Tightening the noose further around black economy, the government may abolish discretionary powers of tax officers in deciding liabilities for evasion, said NITI Aayog Vice-Chairman Arvind Panagariya.
He also hinted that stamp duty for real estate dealings may be eased with a possible rise in on-the-book property deals in the wake of the ongoing crackdown on unaccounted wealth.
“We have to also go back and begin to think much more seriously about a whole set of tax reforms, which would both bring in simplification and precision in the definition so that you reduce, and hopefully even eliminate, discretion of tax officers on this matter,” Panagariya told private TV channel India Today in an interview.
Panagariya, a former chief economist of the Asian Development Bank, was responding to questions on possible follow-up measures to the November 8 announcement of ban on 500 and 1,000-rupee banknotes.
“A lot of evasion of taxes happens when there’s too much discretion on the part of officers. So, we need to simplify,” he remarked.
“Simplification”, he explained, “would mean doing away with (tax) exemptions. In addition, (we need to) also define situations much more precisely so that it leaves no room for discretion for the tax officers to decide whether under such and such situations you are liable to tax, you are not liable to tax.”
The government, Panagariya said, is beefing up enforcement against tax cheats in the real estate sector. At the same time, concerns over the high rates of the stamp duty should also be taken care of, he suggested.
“On real estate, we need to begin to enforce it better. But we need to address the issue of stamp duty. Is it too high?” he asked. “If the transactions are going to come in white, probably the amount for which the transaction is taking place would rise.”
Asked whether he foresaw a drop in stamp duty, Panagariya answered “that’s something we ought to have on the table”.

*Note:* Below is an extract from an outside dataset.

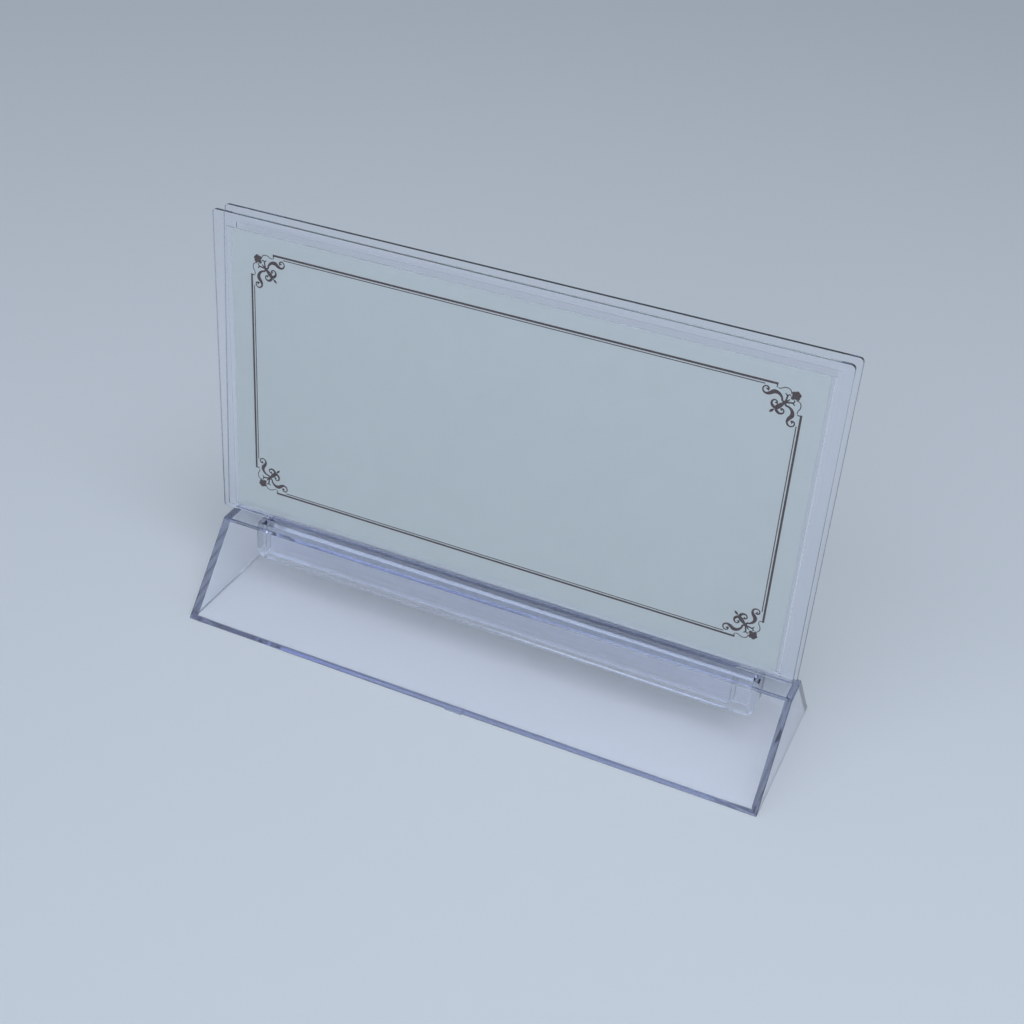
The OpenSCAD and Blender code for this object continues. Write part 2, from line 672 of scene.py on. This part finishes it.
@dataclass
class PrintedCard:
    """The card between the leaves, and the border printed on its front."""

    stock: bpy.types.Material
    ink: bpy.types.Material
    cut_round_mm: float = 0.04
    ink_rise_mm: float = 0.015
    side_margin_mm: float = 7.5
    shift_mm: float = 0.6
    top_margin_mm: float = 6.4
    bottom_margin_mm: float = 9.7
    outer_line_mm: float = 0.72
    inner_line_mm: float = 0.34
    line_gap_mm: float = 0.95
    notch_mm: float = 8.5
    step_mm: float = 1.3
    step_inset_mm: float = 0.1
    inner_start_mm: float = 12.5
    pen_weight: float = 1.2
    scroll: tuple[Stroke, ...] = field(
        default_factory=lambda: (
            # stem on the diagonal, running into the long S that ends in a curl beside the line
            Stroke(((4.2, 4.2, 0.3), (5.4, 5.2, 0.5), (6.3, 5.3, 0.55), (6.8, 4.1, 0.6),
                    (7.9, 3.0, 0.9), (9.3, 2.8, 1.25), (10.7, 3.7, 1.0), (11.9, 4.0, 0.6),
                    (12.9, 3.2, 0.45), (12.8, 2.1, 0.4), (11.9, 1.6, 0.4), (11.2, 2.2, 0.5),
                    (11.6, 2.8, 1.1))),
            # C-curl facing the middle of the card
            Stroke(((5.6, 5.6, 0.45), (6.6, 7.1, 0.6), (7.8, 8.0, 0.8), (9.1, 7.6, 0.85),
                    (9.6, 6.4, 0.6), (8.9, 5.5, 0.4), (8.0, 5.9, 0.45), (8.2, 6.6, 0.9))),
            # short branch towards the corner
            Stroke(((5.6, 5.6, 0.5), (5.3, 4.3, 0.5), (5.2, 3.2, 0.45), (5.9, 2.5, 0.3))),
            Stroke(((5.2, 3.3, 0.4), (4.5, 2.7, 0.35), (4.1, 3.0, 0.3))),
            # thin bracket from the line's step to the bud
            Stroke(((8.4, 1.35, 0.25), (7.6, 1.3, 0.25), (6.4, 0.7, 0.28), (5.1, 0.7, 0.28),
                    (4.2, 1.5, 0.28), (4.1, 2.3, 0.25))),
            # tip bud on the diagonal
            Stroke(((8.6, 8.6, 0.35), (9.3, 9.3, 0.8), (9.9, 9.9, 0.25))),
        )
    )
    bud_mm: tuple[tuple[float, float, float], ...] = (
        (2.7, 2.7, 1.15),
        (1.7, 2.3, 0.75),
        (2.3, 1.7, 0.75),
        (1.9, 3.3, 0.65),
        (3.3, 1.9, 0.65),
        (3.5, 3.5, 0.6),
    )

    def build(self) -> list[bpy.types.Object]:
        """Builds the card and its print.

        Returns:
            The card, the border lines and the four corner scrolls.
        """
        self.basis = slide_basis("card_lift")
        shell = merged_copy("card")
        bmesh.ops.transform(shell, matrix=self.basis.inverted(), verts=shell.verts)
        self.low, self.high = extent(shell)
        round_edges(shell, sharp_edges(shell), self.cut_round_mm, segments=2)
        bmesh.ops.transform(shell, matrix=self.basis, verts=shell.verts)
        pieces = [finish_piece(shell, "card_stock", "card", self.stock, ("card",))]
        middle = (self.low.x + self.high.x) / 2 + self.shift_mm * MM
        half = (self.high.x - self.low.x) / 2 - self.side_margin_mm * MM
        self.left, self.right = middle - half, middle + half
        self.bottom = self.low.z + self.bottom_margin_mm * MM
        self.top = self.high.z - self.top_margin_mm * MM
        pieces.append(self._border_lines())
        pieces += self._corner_scrolls()
        return pieces

    def _border_lines(self) -> bpy.types.Object:
        """Builds the strong outer line with its stepped ends and the thin line inside it.

        Returns:
            The lines as one piece.
        """
        shell = bmesh.new()
        width, height = self.right - self.left, self.top - self.bottom
        for corner in self._corners():
            for swapped in (False, True):
                reach = (height if swapped else width) / 2
                for offset, start, line in (
                    (0.0, self.notch_mm, self.outer_line_mm),
                    (self.line_gap_mm, self.inner_start_mm, self.inner_line_mm),
                ):
                    self._strip(shell, corner, swapped, (start * MM, reach), offset * MM, line * MM)
                step_at = self.notch_mm + self.step_inset_mm
                step = (step_at * MM, (step_at + self.inner_line_mm) * MM)
                self._strip(shell, corner, swapped, step, self.step_mm / 2 * MM, self.step_mm * MM)
        return self._place_print(shell, "print_border_lines")

    def _corners(self) -> list[Matrix]:
        """Lists the four corners of the border.

        Returns:
            For each, a matrix from corner coordinates (u, through, v) to the card's own.
        """
        front = self.low.y
        return [
            Matrix.Translation((x, front, z)) @ Matrix.Diagonal((sx, 1.0, sz, 1.0))
            for x, sx in ((self.left, 1.0), (self.right, -1.0))
            for z, sz in ((self.bottom, 1.0), (self.top, -1.0))
        ]

    def _strip(
        self,
        shell: bmesh.types.BMesh,
        corner: Matrix,
        swapped: bool,
        run: tuple[float, float],
        offset: float,
        width: float,
    ) -> None:
        """Adds one straight strip of ink to the lines.

        Args:
            shell: The mesh it joins.
            corner: The corner it is counted from.
            swapped: True for a strip up the side instead of along the bottom or top.
            run: Where it starts and ends along the line.
            offset: How far its middle lies inside the border.
            width: Its width.
        """
        rise = self.ink_rise_mm * MM
        size = Matrix.Diagonal((run[1] - run[0], 2 * rise, width, 1.0))
        place = Matrix.Translation(((run[0] + run[1]) / 2, 0.0, offset)) @ size
        turn = SWAP_RUN_AND_HEIGHT if swapped else Matrix.Identity(4)
        bmesh.ops.create_cube(shell, size=1.0, matrix=corner @ turn @ place)

    def _corner_scrolls(self) -> list[bpy.types.Object]:
        """Builds the scroll in each corner of the border.

        Returns:
            Four pieces.
        """
        pieces = []
        for number, corner in enumerate(self._corners(), start=1):
            shell = bmesh.new()
            for swapped in (False, True):
                for stroke in self.scroll:
                    self._pen_stroke(shell, stroke, corner, swapped)
            for u, v, radius in self.bud_mm:
                rise = self.ink_rise_mm * MM
                place = Matrix.Translation((u * MM, 0.0, v * MM))
                lobe = Matrix.Diagonal((radius * MM, rise, radius * MM, 1.0))
                bmesh.ops.create_uvsphere(
                    shell, u_segments=20, v_segments=10, radius=1.0, matrix=corner @ place @ lobe
                )
            pieces.append(self._place_print(shell, f"print_corner_scroll_{number}"))
        return pieces

    def _pen_stroke(
        self, shell: bmesh.types.BMesh, stroke: Stroke, corner: Matrix, swapped: bool
    ) -> None:
        """Adds one pen stroke, thick and thin along its way.

        Args:
            shell: The mesh it joins.
            stroke: The stroke.
            corner: The corner it is counted from.
            swapped: True for the stroke mirrored across the corner's diagonal.
        """
        curve = bpy.data.curves.new("pen", "CURVE")
        curve.dimensions = "3D"
        curve.bevel_depth = 1.0
        curve.bevel_resolution = 3
        curve.resolution_u = 8
        curve.use_fill_caps = True
        spline = curve.splines.new("BEZIER")
        spline.bezier_points.add(len(stroke.points_mm) - 1)
        for point, (u, v, width) in zip(spline.bezier_points, stroke.points_mm):
            a, b = (v, u) if swapped else (u, v)
            point.co = (a * MM, 0.0, b * MM)
            point.radius = width * self.pen_weight / 2 * MM
            point.handle_left_type = point.handle_right_type = "AUTO"
        holder = bpy.data.objects.new("pen", curve)
        bpy.context.scene.collection.objects.link(holder)
        bpy.context.view_layer.update()
        evaluated = holder.evaluated_get(bpy.context.evaluated_depsgraph_get())
        mesh = bpy.data.meshes.new_from_object(evaluated)
        flat = max(width for _, _, width in stroke.points_mm) * self.pen_weight / 2
        mesh.transform(corner @ Matrix.Diagonal((1.0, self.ink_rise_mm / flat, 1.0, 1.0)))
        shell.from_mesh(mesh)
        bpy.data.objects.remove(holder)
        bpy.data.curves.remove(curve)
        bpy.data.meshes.remove(mesh)

    def _place_print(self, shell: bmesh.types.BMesh, name: str) -> bpy.types.Object:
        """Puts a piece of print on the card.

        Args:
            shell: The print in the card's own axes.
            name: The piece's name.

        Returns:
            The finished object.
        """
        bmesh.ops.transform(shell, matrix=self.basis, verts=shell.verts)
        return finish_piece(shell, name, "card", self.ink, smooth_deg=60.0)


# ---------------------------------------------------------------- studio


@dataclass(frozen=True)
class SoftBox:
    """One soft studio light, aimed at the middle of the holder."""

    name: str
    place_m: tuple[float, float, float]
    size_m: tuple[float, float]
    power_w: float
    colour: str

    def build(self, aim: Vector) -> None:
        """Adds the light.

        Args:
            aim: The point it faces.
        """
        lamp = bpy.data.lights.new(self.name, "AREA")
        lamp.shape = "RECTANGLE"
        lamp.size, lamp.size_y = self.size_m
        lamp.energy = self.power_w
        lamp.color = linear(self.colour)[:3]
        holder = bpy.data.objects.new(self.name, lamp)
        holder.location = self.place_m
        holder.rotation_euler = (aim - Vector(self.place_m)).to_track_quat("-Z", "Y").to_euler()
        bpy.context.scene.collection.objects.link(holder)


@dataclass
class Studio:
    """Floor, lights and camera."""

    floor_m: float = 8.0
    floor_gap_mm: float = 0.15
    sky: str = "dfedff"
    sky_strength: float = 0.41
    camera_aim_mm: tuple[float, float, float] = (3.8, 3.6, 65.35)
    camera_turn_deg: float = 23.46
    camera_height_deg: float = 34.5
    camera_roll_deg: float = 2.87
    camera_distance_mm: float = 524.2
    lens_mm: float = 54.0
    sensor_mm: float = 36.0
    lights_aim_m: tuple[float, float, float] = (0.0, 0.0, 0.05)
    light_bounces: int = 64
    lights: tuple[SoftBox, ...] = (
        SoftBox("key_softbox", (0.41, -0.29, 1.0), (0.6, 0.6), 4.5, "e4eefb"),
        SoftBox("front_softbox", (-0.4, -2.1, 1.25), (3.0, 2.2), 27.5, "e4eefb"),
    )

    def build(self) -> None:
        """Builds the floor, the lights and the camera."""
        self._floor()
        self._sky()
        aim = Vector(self.lights_aim_m)
        for light in self.lights:
            light.build(aim)
        self._camera()
        scene = bpy.context.scene
        scene.view_settings.view_transform = "Standard"
        # Light runs a long way inside clear walls, turning at every face, before it gets out.
        cycles = scene.cycles
        cycles.max_bounces = self.light_bounces
        cycles.transmission_bounces = cycles.glossy_bounces = self.light_bounces

    def _floor(self) -> None:
        """Lays the pale floor under the holder."""
        sheet = bmesh.new()
        # A hair of air under the foot keeps its underside from lying in the floor's own plane.
        drop = Matrix.Translation((0.0, 0.0, -self.floor_gap_mm * MM))
        bmesh.ops.create_grid(sheet, x_segments=4, y_segments=4, size=self.floor_m / 2, matrix=drop)
        mesh = bpy.data.meshes.new("floor")
        sheet.to_mesh(mesh)
        sheet.free()
        mesh.materials.append(StudioPaper().build())
        floor = bpy.data.objects.new("floor", mesh)
        bpy.context.scene.collection.objects.link(floor)

    def _sky(self) -> None:
        """Fills the room with soft pale light."""
        world = bpy.data.worlds.new("soft_room")
        bpy.context.scene.world = world
        world.use_nodes = True
        tree = world.node_tree
        tree.nodes.clear()
        output = add_node(tree, "ShaderNodeOutputWorld")
        glow = add_node(
            tree,
            "ShaderNodeBackground",
            values={"Color": linear(self.sky), "Strength": self.sky_strength},
        )
        tree.links.new(glow.outputs["Background"], output.inputs["Surface"])

    def _camera(self) -> None:
        """Sets the camera up at the holder's front right, looking down."""
        turn = math.radians(self.camera_turn_deg)
        height = math.radians(self.camera_height_deg)
        roll = math.radians(self.camera_roll_deg)
        level = math.cos(height)
        away = Vector((math.sin(turn) * level, -math.cos(turn) * level, math.sin(height)))
        right = Vector((math.cos(turn), math.sin(turn), 0.0))
        up = away.cross(right)
        tilt = Matrix.Rotation(roll, 3, away)
        spot = Vector(self.camera_aim_mm) * MM + away * self.camera_distance_mm * MM
        basis = Matrix((tilt @ right, tilt @ up, away)).transposed().to_4x4()
        lens = bpy.data.cameras.new("camera")
        lens.lens = self.lens_mm
        lens.sensor_width = self.sensor_mm
        camera = bpy.data.objects.new("camera", lens)
        camera.matrix_world = Matrix.Translation(spot) @ basis
        bpy.context.scene.collection.objects.link(camera)
        bpy.context.scene.camera = camera


def main() -> None:
    """Builds the studio, then each sub-assembly, and reports each piece."""
    logging.basicConfig(level=logging.INFO, format="%(name)s: %(message)s")
    Studio().build()
    base_plastic = ClearPolystyrene().build()
    # The leaves are given less toner than the base, for the look: their edges stay light.
    leaf_plastic = ClearPolystyrene(name="crystal_polystyrene_leaf", density=8.0).build()
    assemblies = (
        BaseMoulding(base_plastic),
        LeafMoulding(leaf_plastic, Facing.FRONT_LEAF),
        LeafMoulding(leaf_plastic, Facing.BACK_LEAF),
        PrintedCard(CoatedCardStock().build(), OffsetInk().build()),
    )
    for assembly in assemblies:
        for piece in assembly.build():
            LOG.info("built %s", piece.name)


if __name__ == "__main__":
    main()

The NITI Ayog chief stoutly defended Prime Minister Narendra Modi’s demonetisation of the country’s biggest notes, which has come under heavy attack from a host of economists, including former prime minister Manmohan Singh.
“Stamping out corruption on a large scale has not been tried in a developing economy in the past,” Panagariya argued. “This is the first time, where in a developing economy, a Prime Minister says that look we got to do a clean-up job here and systematically proceeds to do that.”
He described Modi’s currency ban as an “essential step”. “This is the first time an economy has tried to do the clean-up job. What the step has been taken is an essential step. It is not the last step.”
Panagariya rejected Singh’s fierce criticism of the abrupt scrapping of high-denomination bills, saying the former prime minister had given no evidence to back up his contention.
“I really wished that the former prime minister Dr Manmohan Singh had also given his arguments very clearly why he thought this was loot, why he thought this was plunder. I really don’t know what his arguments were, so I really can’t quite address them in an informed sort of way,” Panagariya said.
He also disagreed with Nobel laureate Amartya Sen’s harsh observations that the demonetisation was a “despotic action”.
Panagariya insisted that the government followed laid-out norms before it outlawed the banknotes. “Also, by the way, a despotic action should create some uproar from the public to the Opposition. The public sentiment has been quite the contrary actually. I really don’t quite appreciate in what sense it was a despotic action,” he wondered.
He, however, acknowledged that Modi’s measure will slow down economy at least in the last two quarters of the current fiscal, but claimed that growth would recover rapidly in the next financial year.
“I think we’ll see some decline in the third quarter. Some bit of less than what will happen in the third quarter will happen also in the fourth quarter. But whatever losses happen in this particular year in aggregate are going to recover in a big way as we go into the next year and the following year because this ultimately is going to have a major efficiency-enhancing impact on the entire economic system,” he reasoned.
Panagariya, however, refused to forecast any figures for 2017. “I will not indulge in any number crunching on this. This is a difficult thing to do in the absence of any quantitative evidence.”
Meantime, discussions were also under way to boost the government’s efforts to digitise all financial transactions, he said. A committee of state chief ministers has already been set up to execute that programme, which he indicated might eventually incorporate funding of political parties.
“If we have to capitalise on the benefits of what has been done on November 8, this (digitisation of transactions) is one thing we have to promote in a huge way,” he said.
Panagariya also spoke about the possibility of slashing down Customs duty on gold imports.
“We perhaps should also look at the Customs duty on gold because that also brings gold illegally. If the Customs duty is too high, there’s a very long history of gold smuggling into India. And if gold comes in illegally, then it’s also transacted illegally, that of course again gives rise to black money,” Panagariya explained.